The second is that the vast majority of birth-planning decisions relating to those with mental health conditions[1] are undertaken in collaboration with the woman, outside the court arena.   That work almost invariably includes detailed and careful advance care planning (for a specific tool for use in the context of bipolar disorder, which can be adapted to address birth plans, see the PACT approach).

The third is that the woman's case may raise legitimate questions about the risk analysis undertaken by the two trusts involved in the context of their planning (involving, it would appear from the judgment, not just doctors, but also the woman's community midwife and community psychiatric nurse).   However, again, by way of context, it is important to recall that that approaches to risk on the behalf of medical professionals are dictated in part by anticipation of societal/regulatory responses in the event of a statistically low but substantively very high risk event coming to pass.

The fourth is that there will be some circumstances in which the interventions considered necessary to secure against the risks go beyond those which can be catered for under the provisions of ss.5-6 MCA 2005.  At that point, it is clear that Trusts should consider approaching the court for endorsement of the plan: see, in this regard, the Serious Medical Treatment Guidance issued by Hayden J in January 2020.   At one level, some of the criticisms of the judgment amount to a challenge to the idea that Trusts should contingency plan, and seek the endorsement of the court for a contingency plan.   To the extent that they do, it seems that, with respect, those criticisms are misplaced, if the alternative is to leave things to unfold and then seek authority only if then required.   That does not mean that, if the contingency plan is put before the court, it should not be rigorously stress-tested, but such stress-testing can in practice only take place if there is time to do so.

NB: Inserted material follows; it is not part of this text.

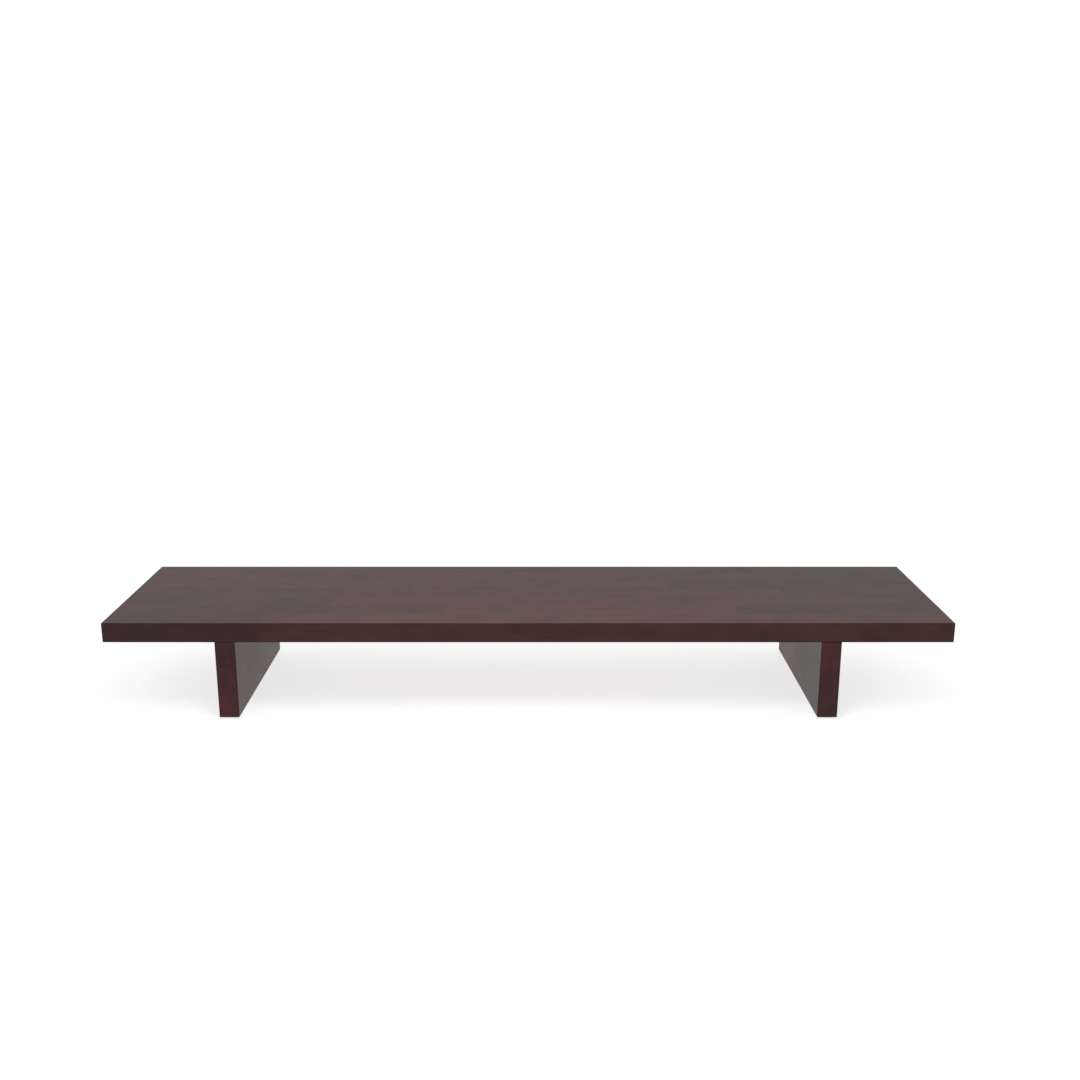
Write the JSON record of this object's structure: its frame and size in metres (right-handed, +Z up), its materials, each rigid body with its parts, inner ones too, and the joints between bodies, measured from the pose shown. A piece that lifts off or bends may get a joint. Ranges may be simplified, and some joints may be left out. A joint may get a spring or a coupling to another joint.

The fifth is that, if the Trust(s) do come to court, it is, in reality, impossible for a judge not to take into account the potential that they might endorse a plan which could lead to the death of a viable baby.   Perhaps some of the discomfort expressed in relation to this case reflects the fact that Holman J was not allowed to hold that the foetus had its own independent legal rights.  Had he been able to do so, he could have conducted an express balancing exercise of those rights against (if, in reality, they were against – we do not seek to give voice to the woman here) the rights of the woman.   Because he could not then, in line with all other judges who have been in a similar position, he had to take them into account through an analysis of the mother's best interests which took into account her desire to be delivered safely of her baby.   There are undoubtedly cases – although not necessarily this one – in which that analysis comes uncomfortably close to a misleading legal fiction.

[1] Whatever the position might be about agoraphobia generally, it appears clear from the judgment that the woman's agoraphobia was sufficiently serious that she was under the care of a mental health Trust.